===== Supplied material =====

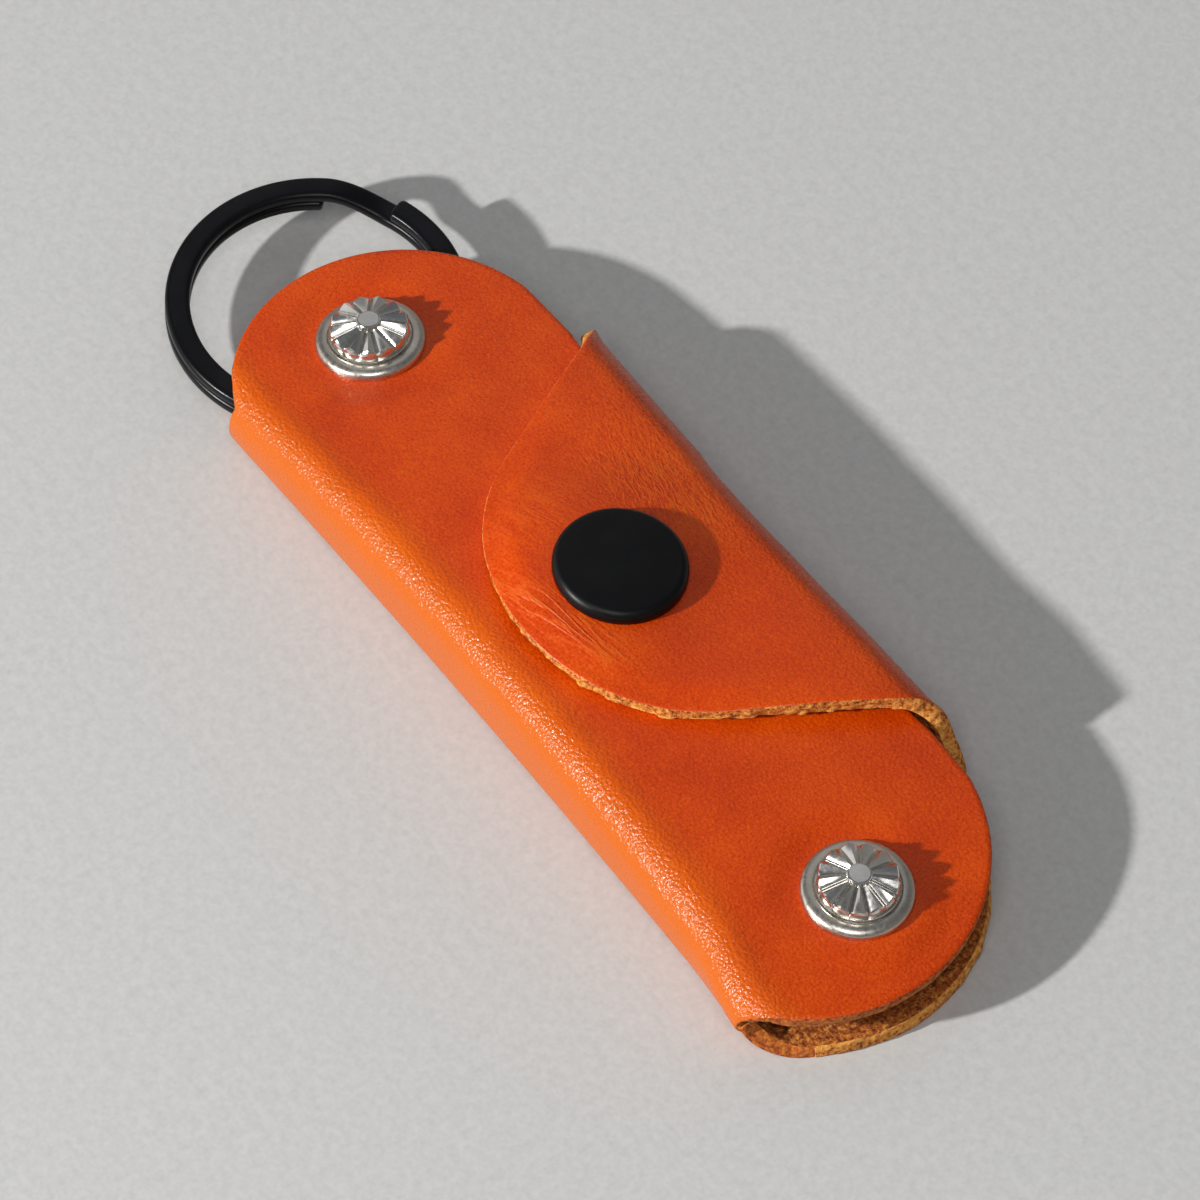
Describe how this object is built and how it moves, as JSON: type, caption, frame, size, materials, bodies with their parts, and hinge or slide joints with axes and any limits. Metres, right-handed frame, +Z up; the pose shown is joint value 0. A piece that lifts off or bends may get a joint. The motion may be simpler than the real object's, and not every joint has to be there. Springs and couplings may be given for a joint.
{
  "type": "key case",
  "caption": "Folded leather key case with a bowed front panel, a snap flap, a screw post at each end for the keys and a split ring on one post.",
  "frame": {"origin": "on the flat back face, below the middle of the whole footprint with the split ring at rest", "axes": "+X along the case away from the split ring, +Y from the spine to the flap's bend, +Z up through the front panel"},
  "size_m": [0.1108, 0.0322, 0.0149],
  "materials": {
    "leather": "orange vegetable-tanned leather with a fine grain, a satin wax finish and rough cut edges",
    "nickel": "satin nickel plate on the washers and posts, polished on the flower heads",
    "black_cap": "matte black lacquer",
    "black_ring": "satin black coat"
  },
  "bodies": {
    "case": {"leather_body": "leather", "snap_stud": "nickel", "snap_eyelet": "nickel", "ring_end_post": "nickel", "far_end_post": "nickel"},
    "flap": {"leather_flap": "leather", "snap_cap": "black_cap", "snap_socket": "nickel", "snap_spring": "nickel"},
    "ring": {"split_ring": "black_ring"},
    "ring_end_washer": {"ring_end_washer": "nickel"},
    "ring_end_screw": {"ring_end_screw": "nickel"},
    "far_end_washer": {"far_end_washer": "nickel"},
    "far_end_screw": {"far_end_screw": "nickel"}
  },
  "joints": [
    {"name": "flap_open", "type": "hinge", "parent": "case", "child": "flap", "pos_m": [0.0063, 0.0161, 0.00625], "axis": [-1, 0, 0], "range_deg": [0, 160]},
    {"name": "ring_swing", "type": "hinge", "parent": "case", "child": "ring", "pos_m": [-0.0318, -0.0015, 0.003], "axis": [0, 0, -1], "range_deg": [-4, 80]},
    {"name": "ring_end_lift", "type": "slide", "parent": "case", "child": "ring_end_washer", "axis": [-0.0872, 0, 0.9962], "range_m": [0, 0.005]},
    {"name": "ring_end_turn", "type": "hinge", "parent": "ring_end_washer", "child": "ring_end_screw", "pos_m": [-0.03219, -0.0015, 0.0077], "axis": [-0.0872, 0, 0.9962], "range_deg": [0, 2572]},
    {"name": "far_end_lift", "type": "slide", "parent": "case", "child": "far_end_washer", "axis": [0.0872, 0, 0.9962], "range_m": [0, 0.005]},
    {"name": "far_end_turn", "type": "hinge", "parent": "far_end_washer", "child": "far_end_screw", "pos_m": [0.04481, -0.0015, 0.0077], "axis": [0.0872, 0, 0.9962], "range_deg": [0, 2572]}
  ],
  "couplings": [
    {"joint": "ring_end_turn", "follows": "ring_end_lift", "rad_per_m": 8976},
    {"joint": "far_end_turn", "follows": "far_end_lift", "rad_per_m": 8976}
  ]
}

=====

Extract each line of the listing above, copying it word for word.

[The reply]
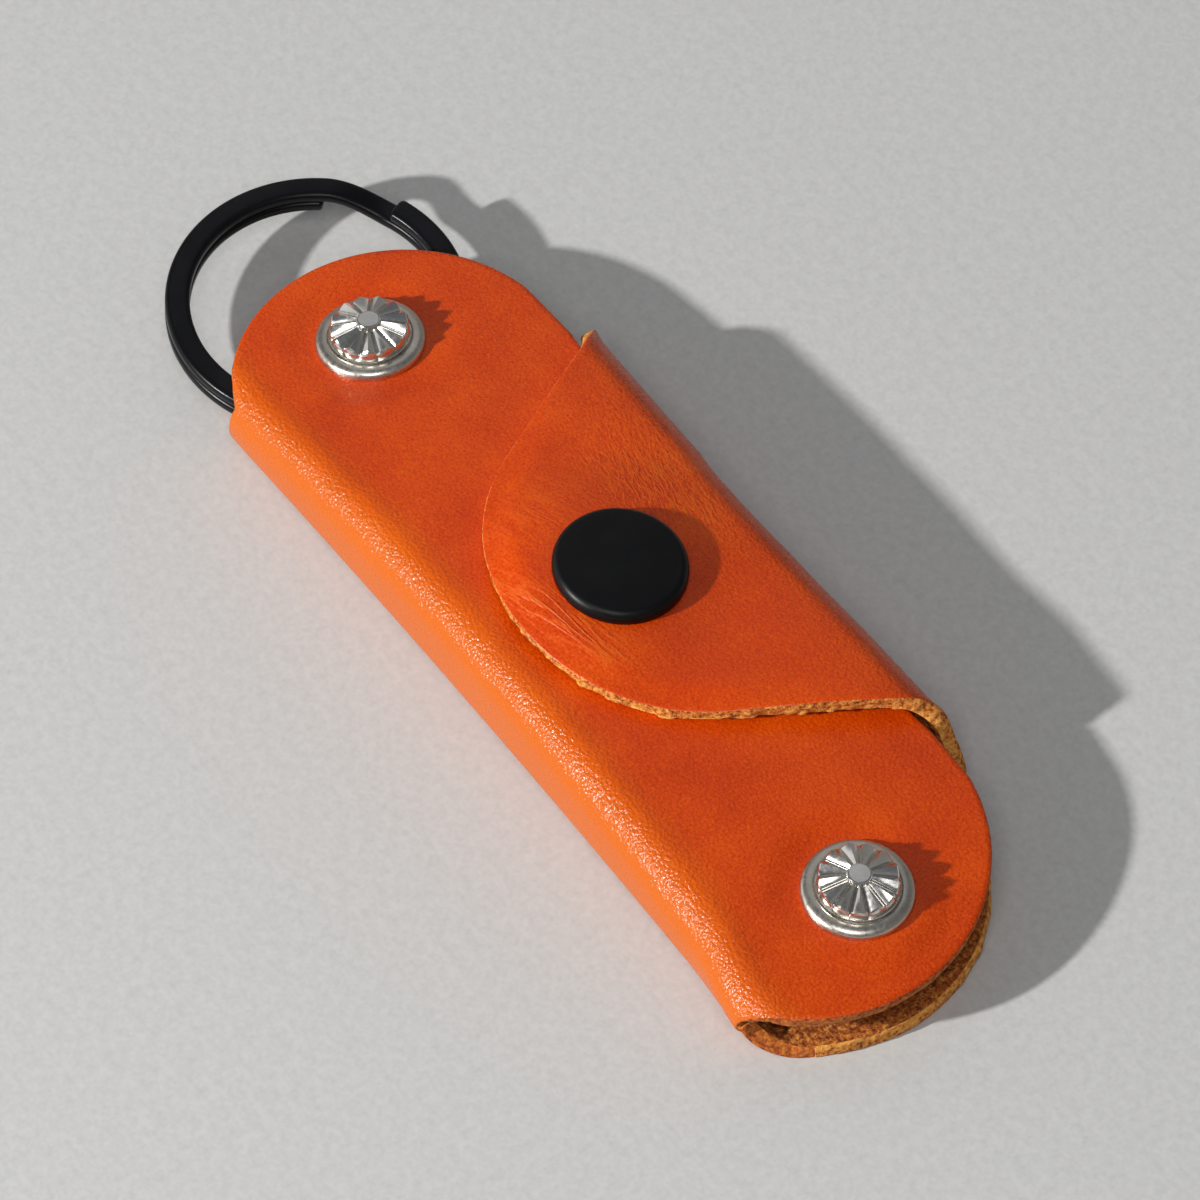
Describe how this object is built and how it moves, as JSON: type, caption, frame, size, materials, bodies with their parts, and hinge or slide joints with axes and any limits. Metres, right-handed frame, +Z up; the pose shown is joint value 0. A piece that lifts off or bends may get a joint. The motion may be simpler than the real object's, and not every joint has to be there. Springs and couplings may be given for a joint.
{
  "type": "key case",
  "caption": "Folded leather key case with a bowed front panel, a snap flap, a screw post at each end for the keys and a split ring on one post.",
  "frame": {"origin": "on the flat back face, below the middle of the whole footprint with the split ring at rest", "axes": "+X along the case away from the split ring, +Y from the spine to the flap's bend, +Z up through the front panel"},
  "size_m": [0.1108, 0.0322, 0.0149],
  "materials": {
    "leather": "orange vegetable-tanned leather with a fine grain, a satin wax finish and rough cut edges",
    "nickel": "satin nickel plate on the washers and posts, polished on the flower heads",
    "black_cap": "matte black lacquer",
    "black_ring": "satin black coat"
  },
  "bodies": {
    "case": {"leather_body": "leather", "snap_stud": "nickel", "snap_eyelet": "nickel", "ring_end_post": "nickel", "far_end_post": "nickel"},
    "flap": {"leather_flap": "leather", "snap_cap": "black_cap", "snap_socket": "nickel", "snap_spring": "nickel"},
    "ring": {"split_ring": "black_ring"},
    "ring_end_washer": {"ring_end_washer": "nickel"},
    "ring_end_screw": {"ring_end_screw": "nickel"},
    "far_end_washer": {"far_end_washer": "nickel"},
    "far_end_screw": {"far_end_screw": "nickel"}
  },
  "joints": [
    {"name": "flap_open", "type": "hinge", "parent": "case", "child": "flap", "pos_m": [0.0063, 0.0161, 0.00625], "axis": [-1, 0, 0], "range_deg": [0, 160]},
    {"name": "ring_swing", "type": "hinge", "parent": "case", "child": "ring", "pos_m": [-0.0318, -0.0015, 0.003], "axis": [0, 0, -1], "range_deg": [-4, 80]},
    {"name": "ring_end_lift", "type": "slide", "parent": "case", "child": "ring_end_washer", "axis": [-0.0872, 0, 0.9962], "range_m": [0, 0.005]},
    {"name": "ring_end_turn", "type": "hinge", "parent": "ring_end_washer", "child": "ring_end_screw", "pos_m": [-0.03219, -0.0015, 0.0077], "axis": [-0.0872, 0, 0.9962], "range_deg": [0, 2572]},
    {"name": "far_end_lift", "type": "slide", "parent": "case", "child": "far_end_washer", "axis": [0.0872, 0, 0.9962], "range_m": [0, 0.005]},
    {"name": "far_end_turn", "type": "hinge", "parent": "far_end_washer", "child": "far_end_screw", "pos_m": [0.04481, -0.0015, 0.0077], "axis": [0.0872, 0, 0.9962], "range_deg": [0, 2572]}
  ],
  "couplings": [
    {"joint": "ring_end_turn", "follows": "ring_end_lift", "rad_per_m": 8976},
    {"joint": "far_end_turn", "follows": "far_end_lift", "rad_per_m": 8976}
  ]
}